So what are these clothes describing then? Well, clearly in context, as you'll see as we go along, the clothes are talking about the old habits of thinking and behaving that we had with our old self, the person we used to be before we were made new in Christ. Because you are a new person, Paul says, take off the clothes that belong to the old person that you were. In other words, take off your old habits of thinking and acting. You're a different person. Stop acting like you weren't. Put on the new clothes that fit the new person that you are.

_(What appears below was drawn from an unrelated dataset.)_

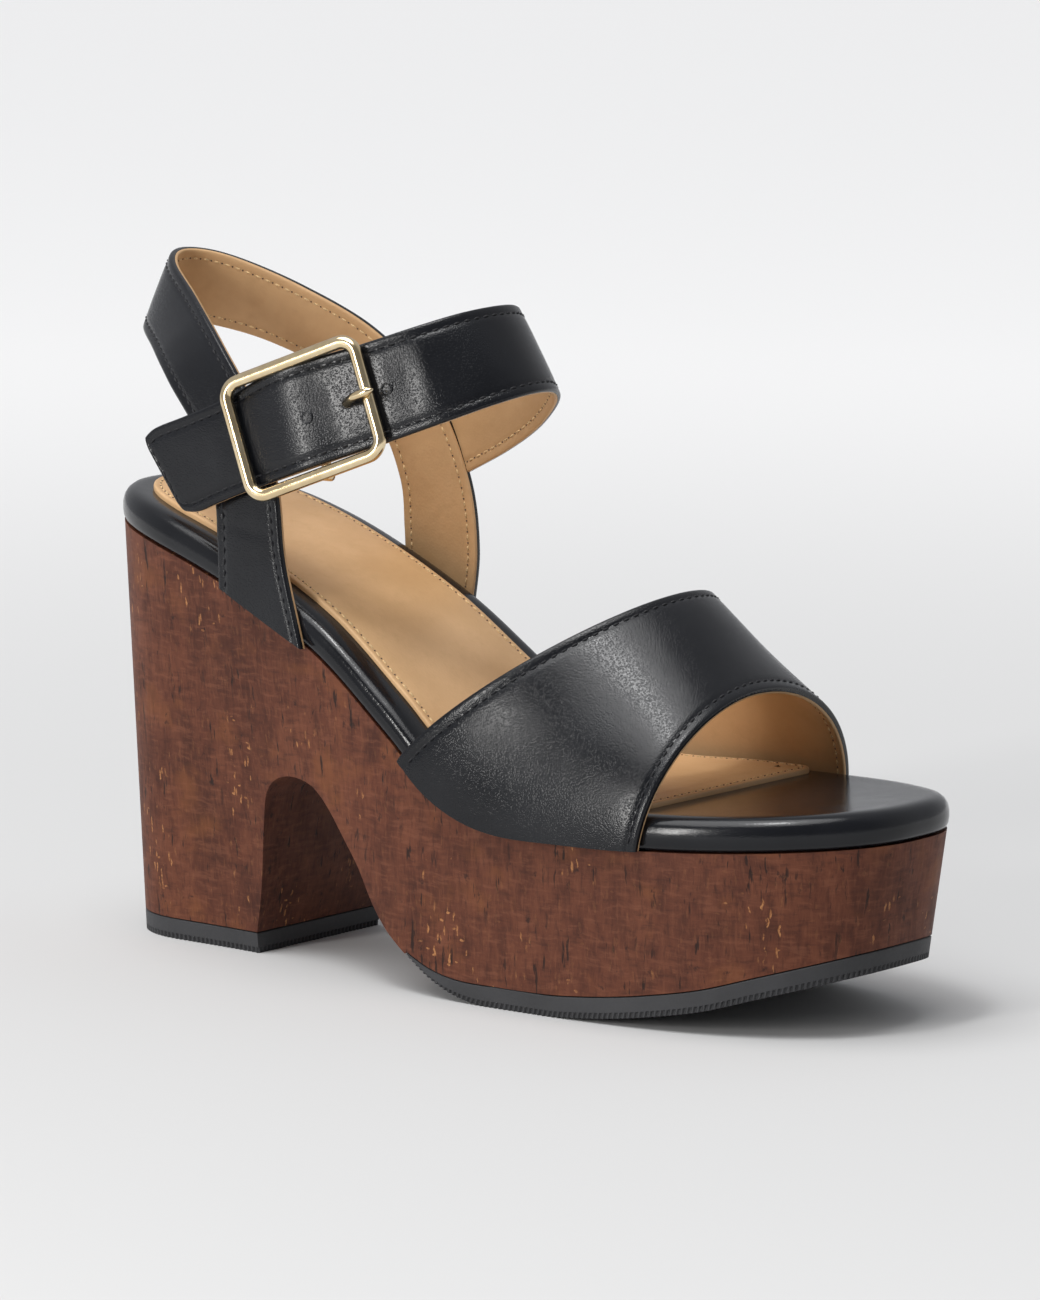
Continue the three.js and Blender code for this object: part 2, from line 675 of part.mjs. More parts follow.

I think a great analogy of this, it's not what the passage itself is teaching, but I think a great analogy of this is the raising of Lazarus. You remember when Christ said in John 11, "Lazarus, come forth," Lazarus came out of the dead and he suddenly appeared at the entrance to the tomb and in verse 44 of John 11 we read, "The man who had died came forth, bound hand and foot with wrappings, and his face was wrapped around with a cloth. And Jesus said to them, 'Unbind him, and let him go.'" He had been physically raised from the dead but he was still dressed in his grave clothes.

You and I have been raised from spiritual death, but we still wear the clothes that belong to the old person we used to be. We developed, over the years in our old life, we developed habits of thinking and acting that perfectly fit that old person we used to be. We must lay those clothes aside and we must put on habits of thinking and behaving in keeping with our new life in Jesus Christ. So understand then, these verses provide us with a series of commands of what you and I must do in the pursuit of holiness.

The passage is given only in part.